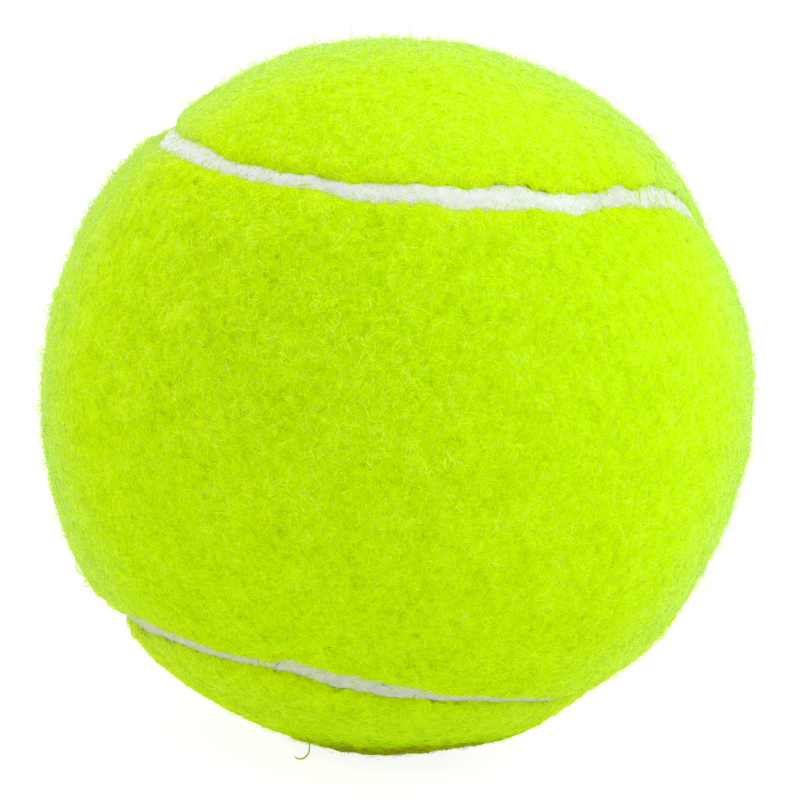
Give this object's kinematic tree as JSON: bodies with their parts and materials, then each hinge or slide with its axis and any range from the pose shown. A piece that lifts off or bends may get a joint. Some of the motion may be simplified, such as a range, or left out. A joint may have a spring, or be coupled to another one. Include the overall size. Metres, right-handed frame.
{
  "type": "tennis ball",
  "caption": "Felt-covered hollow rubber ball: interlocking dog-bone felt panels, a closed white seam strip, and a bonded rubber core inside.",
  "frame": {"origin": "centre of the ball", "axes": "+Z from the centre to the top, through the middle of felt panel a's upper half, with the core's joint in the XY plane; the waist of felt panel a faces +Y, the waist of felt panel b faces -Y, and panel b's round ends lie over +X and -X"},
  "size_m": [0.067, 0.067, 0.067],
  "materials": {
    "felt": "raised, matted nap, yellow-green, with fine curly fibres",
    "seam_rubber": "matt off-white seam rubber, slightly crowned",
    "core_rubber": "matt moulded dark grey rubber",
    "rubber_cement": "thin cured tan rubber solution, satin",
    "joint_cement": "cured amber-brown rubber cement, satin"
  },
  "bodies": {
    "root": {"core_shell_lower": "core_rubber", "core_shell_upper": "core_rubber", "core_joint": "joint_cement", "core_cement": "rubber_cement", "panel_cement_a": "rubber_cement", "panel_cement_b": "rubber_cement", "felt_panel_a": "felt", "felt_panel_b": "felt", "seam_strip": "seam_rubber"}
  },
  "joints": []
}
───
Instructions to follow:
Quote the whole listing above, leaving nothing out.

Task solution:
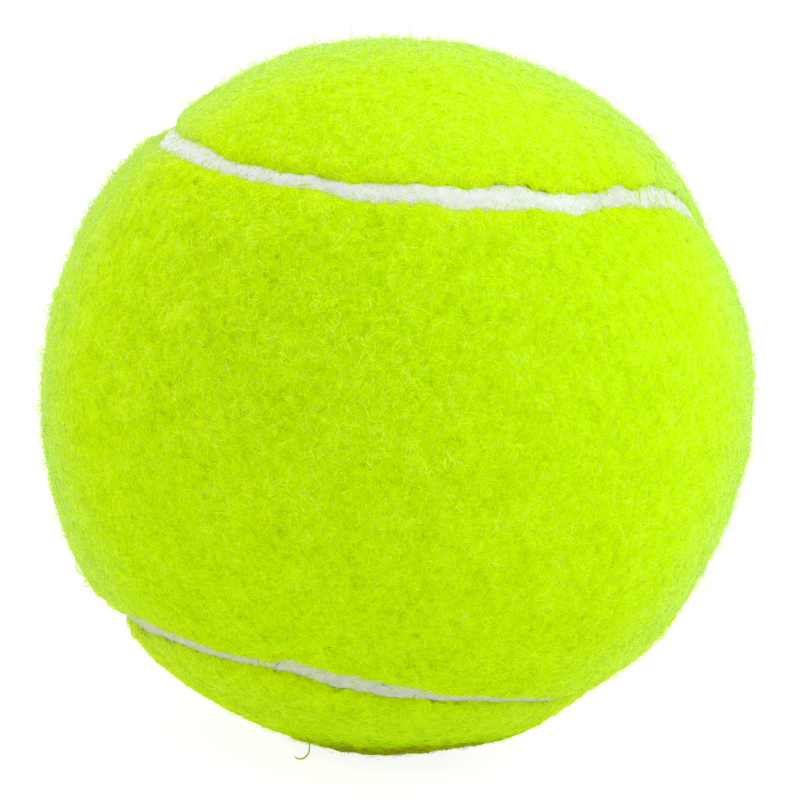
Give this object's kinematic tree as JSON: bodies with their parts and materials, then each hinge or slide with its axis and any range from the pose shown. A piece that lifts off or bends may get a joint. Some of the motion may be simplified, such as a range, or left out. A joint may have a spring, or be coupled to another one. Include the overall size. Metres, right-handed frame.
{
  "type": "tennis ball",
  "caption": "Felt-covered hollow rubber ball: interlocking dog-bone felt panels, a closed white seam strip, and a bonded rubber core inside.",
  "frame": {"origin": "centre of the ball", "axes": "+Z from the centre to the top, through the middle of felt panel a's upper half, with the core's joint in the XY plane; the waist of felt panel a faces +Y, the waist of felt panel b faces -Y, and panel b's round ends lie over +X and -X"},
  "size_m": [0.067, 0.067, 0.067],
  "materials": {
    "felt": "raised, matted nap, yellow-green, with fine curly fibres",
    "seam_rubber": "matt off-white seam rubber, slightly crowned",
    "core_rubber": "matt moulded dark grey rubber",
    "rubber_cement": "thin cured tan rubber solution, satin",
    "joint_cement": "cured amber-brown rubber cement, satin"
  },
  "bodies": {
    "root": {"core_shell_lower": "core_rubber", "core_shell_upper": "core_rubber", "core_joint": "joint_cement", "core_cement": "rubber_cement", "panel_cement_a": "rubber_cement", "panel_cement_b": "rubber_cement", "felt_panel_a": "felt", "felt_panel_b": "felt", "seam_strip": "seam_rubber"}
  },
  "joints": []
}